## BEGIN

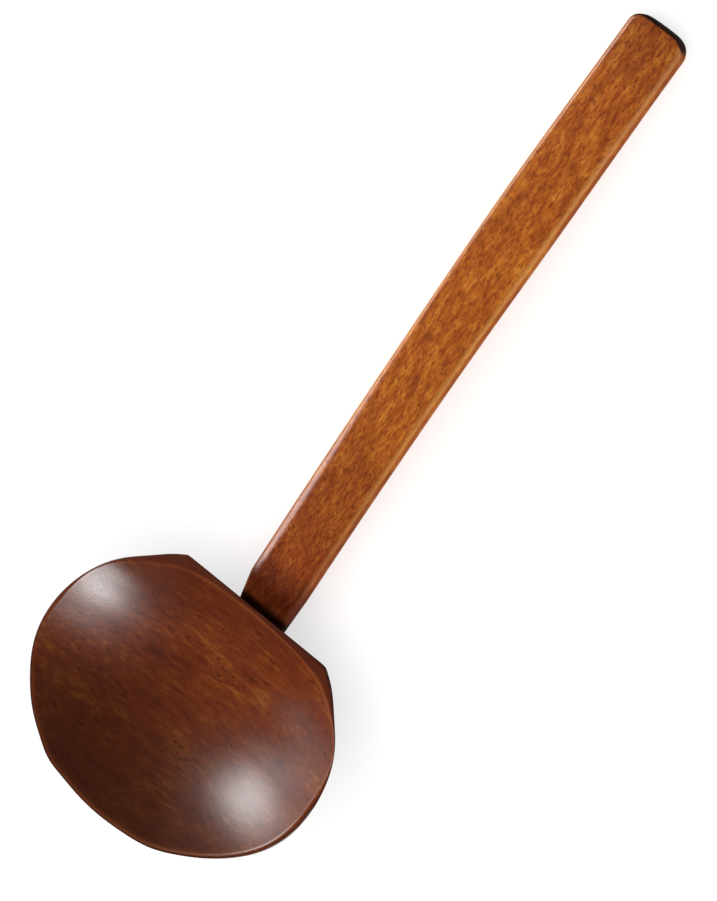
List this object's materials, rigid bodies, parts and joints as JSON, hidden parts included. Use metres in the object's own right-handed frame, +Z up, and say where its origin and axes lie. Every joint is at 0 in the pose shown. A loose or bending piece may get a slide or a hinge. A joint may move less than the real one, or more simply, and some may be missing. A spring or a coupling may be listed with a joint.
{
  "type": "wooden ladle",
  "caption": "Two-piece wooden ladle: a wide oval scoop carved from dark wood with a flat back, and a flat, slightly arched bar handle tenoned into it.",
  "frame": {"origin": "middle of the ladle's footprint, on the table it lies on", "axes": "+Z up, +Y towards the handle's tip, X across the bowl"},
  "size_m": [0.085, 0.2424, 0.0394],
  "materials": {
    "bowl_wood": "dark red-brown stain under satin lacquer",
    "handle_wood": "orange-brown stain under satin lacquer"
  },
  "bodies": {
    "root": {"bowl": "bowl_wood", "handle": "handle_wood"}
  },
  "joints": []
}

## END

:: Problem to solve ::
Repeat the data verbatim.

:: Correct answer ::
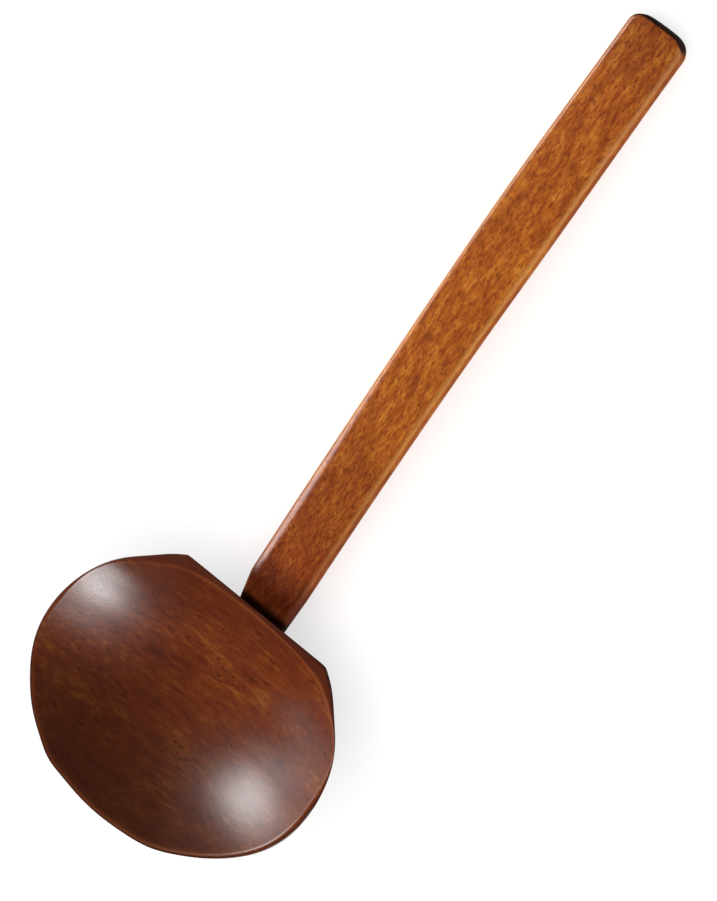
List this object's materials, rigid bodies, parts and joints as JSON, hidden parts included. Use metres in the object's own right-handed frame, +Z up, and say where its origin and axes lie. Every joint is at 0 in the pose shown. A loose or bending piece may get a slide or a hinge. A joint may move less than the real one, or more simply, and some may be missing. A spring or a coupling may be listed with a joint.
{
  "type": "wooden ladle",
  "caption": "Two-piece wooden ladle: a wide oval scoop carved from dark wood with a flat back, and a flat, slightly arched bar handle tenoned into it.",
  "frame": {"origin": "middle of the ladle's footprint, on the table it lies on", "axes": "+Z up, +Y towards the handle's tip, X across the bowl"},
  "size_m": [0.085, 0.2424, 0.0394],
  "materials": {
    "bowl_wood": "dark red-brown stain under satin lacquer",
    "handle_wood": "orange-brown stain under satin lacquer"
  },
  "bodies": {
    "root": {"bowl": "bowl_wood", "handle": "handle_wood"}
  },
  "joints": []
}